DIRECTIONS.
Reproduce each line from the first in the data through the line that contains "bm.faces.sort(key=rank)" exactly; give nothing else.

GIVEN DATA.
▬▬▬▬▬▬

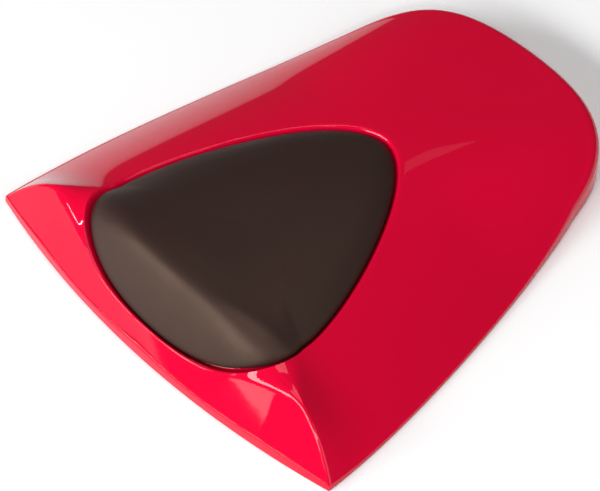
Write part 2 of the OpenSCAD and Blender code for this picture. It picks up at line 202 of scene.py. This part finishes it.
# A closed skin in bm: a circle of edges is extruded from ring to ring, and fans close both ends.
# Faces beyond ring splitAt take the second material. Without tips the last ring meets the first.
def loft(bm, top, rings, bottom, splitAt=None):
    start = bmesh.ops.create_circle(bm, segments=len(rings[0]), radius=1)["verts"]
    for v, p in zip(start, rings[0]):
        v.co = toMetres(p)
    firstEdges = edges = list(dict.fromkeys(e for v in start for e in v.link_edges))
    last = start
    for k, row in enumerate(rings[1:] + ([] if top else rings[:1])):
        made = bmesh.ops.extrude_edge_only(bm, edges=edges)["geom"]
        new = {v for v in made if isinstance(v, bmesh.types.BMVert)}
        raised = {}
        for v in new:
            raised[next(e.other_vert(v) for e in v.link_edges if e.other_vert(v) not in new)] = v
        last = [raised[v] for v in last]
        for v, p in zip(last, row):
            v.co = toMetres(p)
        edges = [e for e in made if isinstance(e, bmesh.types.BMEdge) and new.issuperset(e.verts)]
        if splitAt is not None and k >= splitAt:
            useSecondMaterial(made)
    if not top:
        bmesh.ops.remove_doubles(bm, verts=start + last, dist=1e-7)
        return
    for tip, rim in ((top, firstEdges), (bottom, edges)):
        fan = bmesh.ops.extrude_edge_only(bm, edges=rim)["geom"]
        points = [v for v in fan if isinstance(v, bmesh.types.BMVert)]
        if tip is bottom and splitAt is not None:
            useSecondMaterial(fan)
        bmesh.ops.pointmerge(bm, verts=points, merge_co=toMetres(tip))


# Extrusion leaves edges and faces in an order that changes from run to run, and the cloth run feels it
def putInOrder(bm):
    bm.verts.index_update()
    count = len(bm.verts)

    def rank(element):
        lowest = sorted(v.index for v in element.verts)[:3]
        return sum(index * count ** (2 - k) for k, index in enumerate(lowest))

    bm.edges.sort(key=rank)
    bm.faces.sort(key=rank)


def addPiece(name, bm, materials, slotName, *nodes, sharp=35):
    putInOrder(bm)
    bmesh.ops.recalc_face_normals(bm, faces=bm.faces)
    mesh = bpy.data.meshes.new(name)
    bm.to_mesh(mesh)
    bm.free()
    piece = bpy.data.objects.new(name, mesh)
    bpy.context.scene.collection.objects.link(piece)
    for m in materials:
        mesh.materials.append(m)
    mesh.shade_smooth()
    mesh.set_sharp_from_angle(angle=radians(sharp))
    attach(piece, "root")
    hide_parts(*nodes)
    return piece


# Grain shared by all materials: fine height, and a slow unevenness from 0 to 1
def grainGroup():
    group = bpy.data.node_groups.new("surfaceGrain", "ShaderNodeTree")
    for name, value in (("Grain Scale", 900.0), ("Cloud Scale", 30.0)):
        socket = group.interface.new_socket(name, in_out="INPUT", socket_type="NodeSocketFloat")
        socket.default_value = value
    for name in ("Height", "Cloud"):
        group.interface.new_socket(name, in_out="OUTPUT", socket_type="NodeSocketFloat")
    nodes, links = group.nodes, group.links
    entry, out = nodes.new("NodeGroupInput"), nodes.new("NodeGroupOutput")
    coords = nodes.new("ShaderNodeTexCoord")
    for name, result, detail in (("Grain Scale", "Height", 3), ("Cloud Scale", "Cloud", 2)):
        noise = nodes.new("ShaderNodeTexNoise")
        noise.inputs["Detail"].default_value = detail
        links.new(coords.outputs["Object"], noise.inputs["Vector"])
        links.new(entry.outputs[name], noise.inputs["Scale"])
        links.new(noise.outputs["Fac"], out.inputs[result])
    return group


grain = grainGroup()
surface = dict(cloudFrom=0.3, cloudTo=0.7, bumpDepth=0.0004)


# color and tint are the two ends of the slow unevenness, and so are the two roughnesses
def material(name, color, tint, rough, bump=0.0, grainScale=900, cloudScale=30, **sockets):
    m = bpy.data.materials.new(name)
    m.use_nodes = True
    nodes, links = m.node_tree.nodes, m.node_tree.links
    shader = nodes["Principled BSDF"]
    for key, value in sockets.items():
        shader.inputs[key.replace("_", " ")].default_value = value
    source = nodes.new("ShaderNodeGroup")
    source.node_tree = grain
    source.inputs["Grain Scale"].default_value = grainScale
    source.inputs["Cloud Scale"].default_value = cloudScale
    spread = nodes.new("ShaderNodeMapRange")
    spread.inputs["From Min"].default_value = surface["cloudFrom"]
    spread.inputs["From Max"].default_value = surface["cloudTo"]
    links.new(source.outputs["Cloud"], spread.inputs["Value"])
    mix = nodes.new("ShaderNodeMix")
    mix.data_type = "RGBA"
    mix.inputs["A"].default_value = (*color, 1)
    mix.inputs["B"].default_value = (*tint, 1)
    links.new(spread.outputs["Result"], mix.inputs["Factor"])
    links.new(mix.outputs["Result"], shader.inputs["Base Color"])
    glossy = nodes.new("ShaderNodeMapRange")
    glossy.inputs["To Min"].default_value, glossy.inputs["To Max"].default_value = rough
    links.new(spread.outputs["Result"], glossy.inputs["Value"])
    links.new(glossy.outputs["Result"], shader.inputs["Roughness"])
    if bump:
        raised = nodes.new("ShaderNodeBump")
        raised.inputs["Strength"].default_value = bump
        raised.inputs["Distance"].default_value = surface["bumpDepth"]
        links.new(source.outputs["Height"], raised.inputs["Height"])
        links.new(raised.outputs["Normal"], shader.inputs["Normal"])
    return m


paint = material("redPaint", (0.65, 0.001, 0.031), (0.63, 0.001, 0.0295), (0.5, 0.5), cloudScale=14,
                 Specular_IOR_Level=0.0, Coat_Weight=1.0, Coat_Roughness=0.035, Coat_IOR=1.33)
rawPlastic = material("rawPlastic", (0.020, 0.020, 0.021), (0.026, 0.026, 0.027), (0.42, 0.55), bump=0.25,
                      grainScale=1400)
foam = material("padFoam", (0.0240, 0.0102, 0.0098), (0.0195, 0.0090, 0.0083), (0.5, 0.6), bump=0.25,
                grainScale=1600, cloudScale=26, Specular_IOR_Level=0.57,
                Specular_Tint=(1.0, 0.72, 0.52, 1.0))
carrierPlastic = material("carrierPlastic", (0.010, 0.009, 0.009), (0.013, 0.012, 0.012), (0.6, 0.7),
                          bump=0.2, Specular_IOR_Level=0.2)
zinc = material("zincPlate", (0.60, 0.60, 0.57), (0.50, 0.51, 0.50), (0.28, 0.42), bump=0.08,
                grainScale=2500, cloudScale=90, Metallic=1.0)
steel = material("striker", (0.66, 0.66, 0.66), (0.58, 0.58, 0.58), (0.2, 0.32), bump=0.05,
                 grainScale=2500, cloudScale=120, Metallic=1.0)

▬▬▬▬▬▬

TASK RESPONSE.
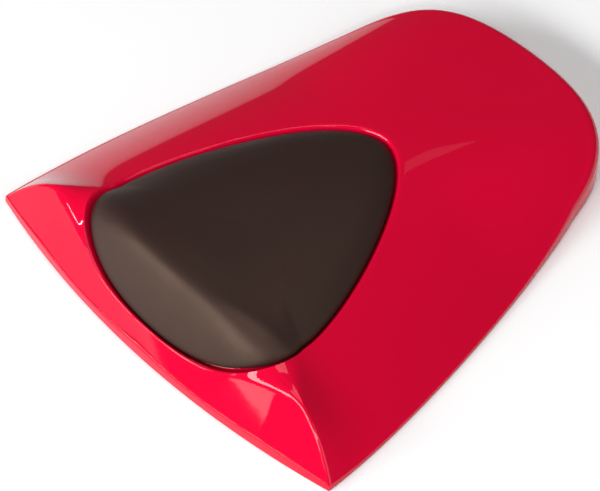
Write part 2 of the OpenSCAD and Blender code for this picture. It picks up at line 202 of scene.py. This part finishes it.
# A closed skin in bm: a circle of edges is extruded from ring to ring, and fans close both ends.
# Faces beyond ring splitAt take the second material. Without tips the last ring meets the first.
def loft(bm, top, rings, bottom, splitAt=None):
    start = bmesh.ops.create_circle(bm, segments=len(rings[0]), radius=1)["verts"]
    for v, p in zip(start, rings[0]):
        v.co = toMetres(p)
    firstEdges = edges = list(dict.fromkeys(e for v in start for e in v.link_edges))
    last = start
    for k, row in enumerate(rings[1:] + ([] if top else rings[:1])):
        made = bmesh.ops.extrude_edge_only(bm, edges=edges)["geom"]
        new = {v for v in made if isinstance(v, bmesh.types.BMVert)}
        raised = {}
        for v in new:
            raised[next(e.other_vert(v) for e in v.link_edges if e.other_vert(v) not in new)] = v
        last = [raised[v] for v in last]
        for v, p in zip(last, row):
            v.co = toMetres(p)
        edges = [e for e in made if isinstance(e, bmesh.types.BMEdge) and new.issuperset(e.verts)]
        if splitAt is not None and k >= splitAt:
            useSecondMaterial(made)
    if not top:
        bmesh.ops.remove_doubles(bm, verts=start + last, dist=1e-7)
        return
    for tip, rim in ((top, firstEdges), (bottom, edges)):
        fan = bmesh.ops.extrude_edge_only(bm, edges=rim)["geom"]
        points = [v for v in fan if isinstance(v, bmesh.types.BMVert)]
        if tip is bottom and splitAt is not None:
            useSecondMaterial(fan)
        bmesh.ops.pointmerge(bm, verts=points, merge_co=toMetres(tip))


# Extrusion leaves edges and faces in an order that changes from run to run, and the cloth run feels it
def putInOrder(bm):
    bm.verts.index_update()
    count = len(bm.verts)

    def rank(element):
        lowest = sorted(v.index for v in element.verts)[:3]
        return sum(index * count ** (2 - k) for k, index in enumerate(lowest))

    bm.edges.sort(key=rank)
    bm.faces.sort(key=rank)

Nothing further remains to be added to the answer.